A LOT of it is 4 wheel drive drivers being complete idiots, and thinking that their 4WD makes them immune to snow and ice - you see far more 4WDs in the ditch than you do any other kind of vehicle around here. My little Corolla does just fine with front wheel drive and winter tires - I don’t expect it to work miracles, so I stay realistic with it.
You’d think people in Seattle would know how to drive in rain. They don’t. When the sun comes out, they get freaked out. Seems they can’t drive in sunshine either.
The camera footage shows that the visibility was actually pretty good. If the camera can see far enough down the road to witness the carnage, then drivers certainly were able to see as far, especially with brake lights lighting up in front of them. People are just shitty drivers, and it pisses me off when disasters like this get blamed entirely on the weather.
Oh boy, I was in something similar on another highway (90/94 ?) south of Madison on Sunday the 8th.
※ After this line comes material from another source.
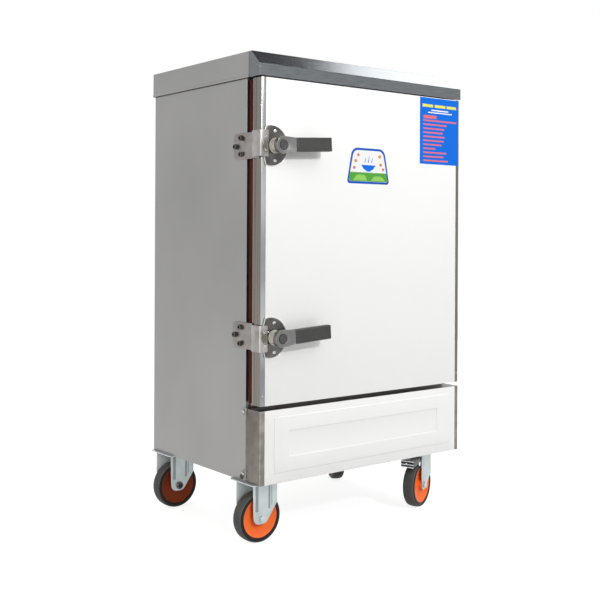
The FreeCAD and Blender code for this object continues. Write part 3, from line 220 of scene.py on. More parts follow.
# %% Shared effects
def effect_group(name, inputs, output):
    """A node group with one output: the group, its inputs as sockets, and its result."""
    group = bpy.data.node_groups.new(name, "ShaderNodeTree")
    for socket, value in inputs.items():
        kind = "NodeSocketVector" if isinstance(value, tuple) else "NodeSocketFloat"
        group.interface.new_socket(name=socket, in_out="INPUT", socket_type=kind).default_value = value
    group.interface.new_socket(name=output, in_out="OUTPUT", socket_type="NodeSocketFloat")
    return group, group.nodes.new("NodeGroupInput").outputs, group.nodes.new("NodeGroupOutput").inputs[0]


def spread_about(tree, value, spread, middle):
    """Takes a value about 0.5 and spreads it about another middle."""
    centred = math_node(tree, "SUBTRACT", value, 0.5)
    return math_node(tree, "ADD", math_node(tree, "MULTIPLY", centred, spread), middle)


# slow patches: a soft cloud from 0 to 1, smudges in most finishes and painted reflection on the door lip
slow_patches, given, result = effect_group("slow_patches", {"Size": 6.0, "Contrast": 1.0}, "Mask")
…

Five or six cars spread out over about 1/2 mile with smashed front or back ends, nobody appeared to be hurt. I had come down from Rochester MN and was going to suburban Chicago. The highway had been fine, snow blowing off, and all of a sudden it turned to ice. There were no police on the scene yet, and it was like driving through a maze with cars all over the place.
Sure slowed everyone down, until new cars joined the throng at the next on ramp.
Not necessarily. On the road there can be a layer of snow dust that only goes up 6 feet or so, that in a car you have to look through a 1/4 mile of, that from a higher angle you only have to look a few feet through to see the road.